Позже Ильзе Браун рассказала: «Как-то вечером Ева беседовала с госпожой Геббельс в ее комнате. Магда была в положении и внезапно, прервав беседу, сказала: «Фрейлейн Ева, будьте любезны, завяжите мне ботинки, я не могу наклониться». Вместо ответа Ева позвонила и, когда горничная вошла, приказала: «Лизль, завяжите, пожалуйста, шнурки госпоже министерше». Затем Ева вышла из комнаты».

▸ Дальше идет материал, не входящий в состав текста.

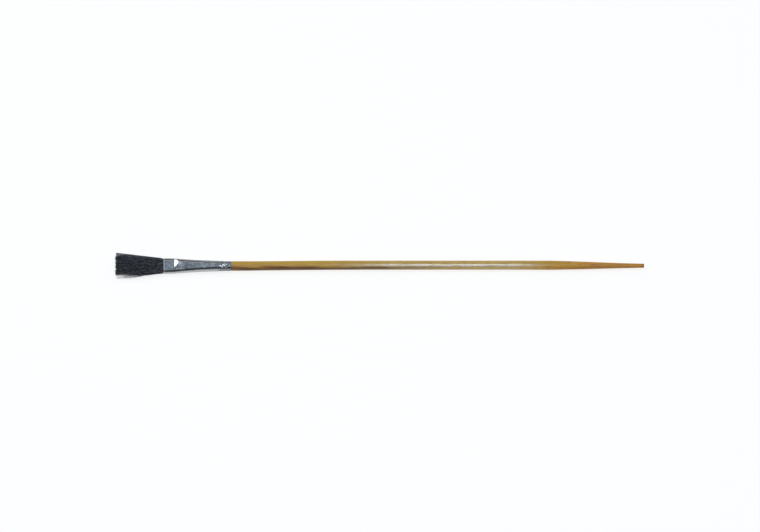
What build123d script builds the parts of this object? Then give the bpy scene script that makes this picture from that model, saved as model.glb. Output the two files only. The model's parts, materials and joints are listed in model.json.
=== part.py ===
"""Long-handled flat brush: wooden handle, crimped tinplate ferrule and a flared tuft of black bristles.

The brush lies on its flat side. X runs along it, with the bristle tips at -X and the handle's tail at +X.
Z is up, and Z = 0 is the surface it lies on. The origin is under the middle of its bounding box.
"""

from build123d import *
import os

# ---- driving dimensions, millimetres ----
bristle_length = 30.0       # ferrule mouth to cut tips
ferrule_length = 41.5
handle_showing = 254.0      # handle behind the ferrule, 10 inches
handle_diameter = 5.56      # 7/32 inch dowel
handle_depth = 14.0         # handle held inside the ferrule
tenon_diameter = 5.48       # handle at the ferrule's rear edge, where the crimp squeezes it
nose_diameter = 5.36
tail_taper_length = 57.0
tail_diameter = 2.3
ferrule_wall = 0.22         # tinplate sheet
mouth_width = 9.525         # 3/8 inch brush
mouth_thickness = 4.6
fit_gap = 0.02              # around the pieces glued or crimped in the ferrule
collar_diameter = tenon_diameter + 2 * (ferrule_wall + fit_gap)     # round rear end of the ferrule

# ---- places along the brush ----
overall_length = bristle_length + ferrule_length + handle_showing
tip_x = -overall_length / 2
mouth_x = tip_x + bristle_length
collar_end_x = mouth_x + ferrule_length
tail_x = overall_length / 2
axis_z = collar_diameter / 2
long_axis = Axis((0, 0, axis_z), (1, 0, 0))

# ---- ferrule: outline at stations along it ----
# (distance from the mouth, width across the flat, thickness through the flat)
band_length = 6.5           # flat band pressed into the mouth end
step_length = 0.4           # short ramp up from the band
round_slack = 0.02          # keeps the round end's outline of the same kind as the flat mouth's
stations = [
    (0.0, mouth_width, mouth_thickness),
    (band_length, 9.45, mouth_thickness),
    (band_length + step_length, 9.35, 4.86),
    (12.5, 8.45, 5.15),
    (20.0, 7.55, 5.65),
    (26.5, 6.95, collar_diameter),
    (34.5, 6.42, collar_diameter),
    (37.0, collar_diameter + round_slack, collar_diameter),
    (ferrule_length, collar_diameter + round_slack, collar_diameter),
]

# ---- crimps: punched dents that hold the handle ----
crimp_setbacks = (2.0, 5.4)     # from the ferrule's rear end to each dent
crimp_depth = 0.5
crimp_length = 3.1
punch_radius = (crimp_length**2 / 4 + crimp_depth**2) / (2 * crimp_depth)
punch_height = collar_diameter / 2 - crimp_depth + punch_radius

# ---- pieces inside the ferrule ----
butt_length = 17.0          # bristles behind the mouth
resin_length = 3.5
thread_setback = 12.5       # mouth to the thread tied round the butts
thread_width = 2.1
thread_inside = (6.7, 3.8)  # width and thickness
thread_outside = (7.55, 4.55)

# ---- tuft ----
root_radius = 2.0           # rounded root that rocks in front of the mouth
root_clearance = 0.25       # mouth to the rounded root
hinge_x = mouth_x - root_clearance - root_radius
tip_half_thickness = collar_diameter / 2
upper_edge = (4.35, 6.05, 8.29)      # distance from the axis at the root, midway and at the tip
lower_edge = (-4.10, -5.20, -5.80)
root_gap = 0.04             # between neighbouring locks
tip_gap = 0.28
lock_trims = (0.35, 0.0, 0.45, 0.15, 0.6, 0.1, 0.4, 0.0, 0.3)   # how much shorter each lock is cut
lock_slimming = 0.35        # the outermost locks are this much thinner than the middle one
stray_diameter = 0.3
stray_root_y = -4.42
stray_tips = (-6.5, -7.6, -7.0, -8.0, -6.8, -7.8, -7.3)         # across the brush, one for each stray
stray_root_pitch = 0.4
stray_tip_pitch = 0.6


def cross_plane(x):
    """Plane square to the brush at x, with its own x across the brush and its own y up."""
    return Plane(origin=(x, 0, axis_z), x_dir=(0, 1, 0), z_dir=(1, 0, 0))


def ferrule_form(inset):
    """Solid with the ferrule's outline, drawn in by inset all round."""
    with BuildPart() as form:
        for front, back in zip(stations, stations[1:]):
            for distance, width, thickness in (front, back):
                with BuildSketch(cross_plane(mouth_x + distance)):
                    SlotOverall(width - 2 * inset, thickness - 2 * inset)
            loft(ruled=True)
    return form.part


def crimp_centres():
    """Centres of the punches, on both flats of the ferrule."""
    return [
        (collar_end_x - setback, 0, axis_z + side * punch_height)
        for setback in crimp_setbacks
        for side in (1, -1)
    ]


def ferrule_filling(start, end):
    """Stretch of whatever fills the ferrule, between two distances from the mouth."""
    with BuildPart() as filling:
        add(ferrule_form(ferrule_wall + fit_gap))
        split(bisect_by=cross_plane(mouth_x + start), keep=Keep.TOP)
        split(bisect_by=cross_plane(mouth_x + end), keep=Keep.BOTTOM)
    return filling.part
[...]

Напротив, с женами Шпеера и Бормана у нее установились очень хорошие отношения. Последнюю она даже называла своей подругой. Герда Борман была почти постоянно беременной, она родила 10 детей и, естественно, не имела свободного времени. Еве с трудом удалось сфотографировать ее в нормальном состоянии. Она неоднократно обвиняла Бормана в жестоком обращении с женой и детьми и даже пожаловалась на него Гитлеру. Борман как-то при всех выпорол одного из своих сыновей. Он бегал чуть ли не за каждой юбкой в Берхтесгадене и его окрестностях. Сестры и подруги Евы заверили автора, что она ненавидела Мартина Бормана. Правда, его никто не любил, и тут Ева не была исключением, но она была достаточно проницательной и прекрасно понимала, Борман — «deus ex machina»[39] Гитлера и что он своим умением плести интриги может даже погубить ее. Вплоть до самого конца она не прекращала борьбы за усиление своего влияния на Гитлера, однако никогда не прибегала к крайним средствам. Сестры Браун утверждают, что при желании Ева сумела бы убрать Бормана, хотя автор в этом сомневается.